NEW YORK — Even some of those who have supported the release of the Senate Intelligence Committee’s torture report agree that it could damage American interests abroad. And opponents of the report are sure that, in Sen. Ted Cruz’s words, it “will endanger lives, drive away our allies” and “undermine” national security. But will it really?

Cruz’s argument is similar to what we heard often during the Cold War. America was at a disadvantage compared with the Soviet Union, it was said, because it had to operate with its hands tied behind its back, with congressional interference, media exposure and all the other trappings of a democracy. Moscow, on the other hand, could act speedily, effectively, lethally and in secret. Even a dove like George Kennan would lament that conducting foreign policy in a large, messy democracy was a handicap.

In fact, the Soviet Union pursued an utterly disastrous foreign policy. It so brutally suppressed its “allies” that by the 1980s, it was flanked by a group of countries in Eastern Europe that had become deeply hostile. It pursued an arms race with the United States that consumed by some estimates 10 percent to nearly 20 percent of its GDP. It invaded Afghanistan and bled itself dry in a war it could not admit it had lost.

All these flaws were a product of a closed system with no checks and balances. The Kremlin and the KGB had complete freedom of maneuver, no oversight, no requirement to ever reveal any operations, and no media that reported on them. The result was that errors persisted and ultimately broke the back of the entire enterprise.

America made its share of mistakes during the Cold War. But because of a democratic system of contestation, transparency, checks and balances, many of them were exposed early. New administrations could shift policy without losing face. Course correction was routine. Despite the nostalgia that many mandarins have for an old Metternichian model, it is the big, raucous, contentious democracies — Britain and the United States — that have prevailed in the world, not Nazi Germany, Imperial Japan or the Soviet Union.

“A case can be made ... that secrecy is for losers,” the late Sen. Daniel Patrick Moynihan wrote in his 1998 book on the subject, adding, “Openness is now a singular, and singularly American, advantage.” Closed systems work badly. Open systems have the great advantage of getting feedback — criticism, commentary, audits, reports. The CIA claims that its programs after 9/11 worked very well and suggests that the best judge of this should be itself. The Senate report provides an alternative view with substantial evidence and argumentation. This debate will make the CIA better, not worse. And the revelations of the NSA’s vast espionage will force it to refine its snooping to programs that are effective and justifiable.

What organization has ever benefited from being able to be the sole judge of its own performance?
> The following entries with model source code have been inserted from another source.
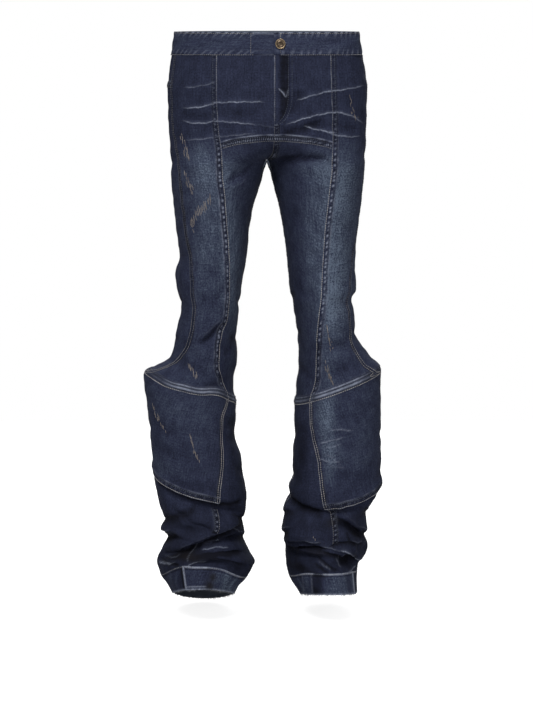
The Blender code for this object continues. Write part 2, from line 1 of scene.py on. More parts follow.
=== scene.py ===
"""Flared denim jeans in worn form, with boxed knee pieces and stacked flares, dressed over a plain frame.

Metres, +Z up, the front faces -Y and the wearer's left is +X. The sections follow the making: the worn
shape, the denim, each cut piece from the hips to the hems, the waistband and button, the sewing, the
worn threads and the studio.
"""

import math

import bpy
import numpy as np
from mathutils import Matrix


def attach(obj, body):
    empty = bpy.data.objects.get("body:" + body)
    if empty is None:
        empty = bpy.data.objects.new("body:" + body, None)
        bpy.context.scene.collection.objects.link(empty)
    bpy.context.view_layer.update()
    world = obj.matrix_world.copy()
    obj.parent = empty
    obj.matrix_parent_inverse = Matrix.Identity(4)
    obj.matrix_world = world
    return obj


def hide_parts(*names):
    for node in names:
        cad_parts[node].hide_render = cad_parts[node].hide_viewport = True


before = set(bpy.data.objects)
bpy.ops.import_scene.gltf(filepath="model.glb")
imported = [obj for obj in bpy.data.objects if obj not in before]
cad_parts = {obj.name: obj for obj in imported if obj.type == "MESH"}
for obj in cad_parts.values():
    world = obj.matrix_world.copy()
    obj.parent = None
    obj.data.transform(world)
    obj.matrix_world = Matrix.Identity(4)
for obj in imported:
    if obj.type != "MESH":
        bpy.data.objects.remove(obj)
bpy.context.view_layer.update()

# ------------
# Worn shape. Each half of the jeans is one surface of rings down the leg, rounded boxes that grow past
# the centre plane above the crotch and are cut off there. The cut pieces are blocks of it. These are the
# frame's own sizes.
# ------------

CLOTH = 0.0014
BAND_CLOTH = 0.0022
BAND_WIDTH = 0.040
BAND_PROUD = 0.0008
BAND_UNDERLAP = 0.034  # how far the band's right end runs on behind the left
KNEE_LAP = 0.011  # how far the knee piece's foot laps over the lower front
LAP_GAP = 0.0003  # air between two layers
SEAM_HALF = 0.0002  # half of the gap between two pieces at a seam
FRONT_TURN = 0.0125  # the front is twisted to the wearer's left by this
FRONT_TURN_DEPTH = 0.110
FRONT_TURN_FOOT = -0.340
FRONT_TURN_FADE = 0.160
FRONT_SPAN = 0.098
FLY_WIDTH = 0.036
FLY_RISE = 0.0011  # the fly's double layer stands this far out
FLY_EDGE = 0.12
FLY_FOOT = -0.165
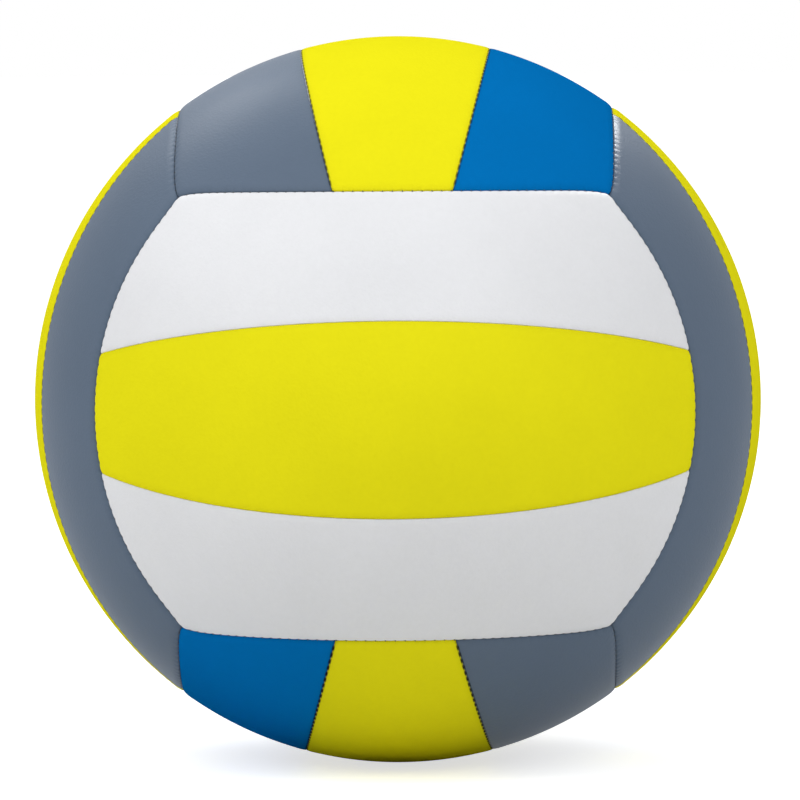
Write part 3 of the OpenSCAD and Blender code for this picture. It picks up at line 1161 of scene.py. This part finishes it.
@dataclass
class Threads:
    """Seam threads: a strand in the seam's floor and the stitches that cross it."""

    strand: float = 0.3 * MM
    strand_drop: float = 0.62 * MM
    stitch: float = 0.14 * MM
    strip_depth: float = 0.38 * MM
    edge_depth: float = 0.62 * MM
    stitch_width: float = 0.75 * MM
    strip_stop: float = 3.2 * MM
    edge_stop: float = 1.2 * MM
    slant: float = math.radians(14)
    least_slant: float = 0.7
    most_slant: float = 1.3
    strand_sides: int = 8
    stitch_sides: int = 6
    arch_steps: int = 5
    path_steps: int = 4
    seed: int = 7

    def tree(self) -> NodeTree:
        """Builds the stitching tree.

        Returns:
            Geometry node tree that works on a path in the seam's floor.
        """
        number = "NodeSocketFloat"
        graph, given, result = new_group(
            "Stitching", "GeometryNodeTree",
            {"Geometry": ("NodeSocketGeometry", None), "Stitches": ("NodeSocketInt", 41),
             "Strand Radius": (number, self.strand), "Stitch Radius": (number, self.stitch),
             "Stitch Rise": (number, self.strand_drop),
             "Stitch Width": (number, self.stitch_width), "Slant": (number, self.slant),
             "Least Slant": (number, self.least_slant), "Most Slant": (number, self.most_slant),
             "Seed": ("NodeSocketInt", self.seed), "Material": ("NodeSocketMaterial", None)},
            {"Geometry": "NodeSocketGeometry"})
        path = graph.add("GeometryNodeMeshToCurve")
        graph.put(given.outputs["Geometry"], path.inputs[0])
        strand = self.tube(graph, path.outputs[0], given.outputs["Strand Radius"], self.strand_sides)
        spaced = graph.add("GeometryNodeResampleCurve")
        graph.put(path.outputs[0], spaced.inputs["Curve"])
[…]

Democratic accountability is almost like a market test for government agencies. It forces an outside check that is otherwise very difficult to come by.

The touchstone example of congressional revelations that are said to have damaged American foreign policy is the Church Committee. It became an article of faith for many that the committee, set up in 1975 in the wake of the Watergate scandal, destroyed the CIA and weakened America. But what were its revelations? That the CIA had attempted to assassinate a series of leaders across the Third World, often in ham-fisted and botched operations that provoked a nationalist backlash for decades. That it covered up its mistakes. That it had spied on American citizens.

The reforms of the era included a ban on assassinations, congressional and judicial oversight of intelligence agencies, the requirement that the president formally approve a covert action (to create accountability), and a term limit for the director of the FBI (so that no individual could amass and abuse power in the manner that J. Edgar Hoover had for four decades). It is a measure of how sensible these reforms are that they are today utterly uncontested.

As for the broader consequences, a few years after the Church Committee, the revolt in Afghanistan, dissent in Eastern Europe and dysfunction in the Soviet Union — all assisted by America’s intelligence agencies — caused the unraveling of the Soviet empire. Keep that in mind when you hear the same kinds of warnings today.

Fareed Zakaria is a columnist with the Washington Post Writers Group.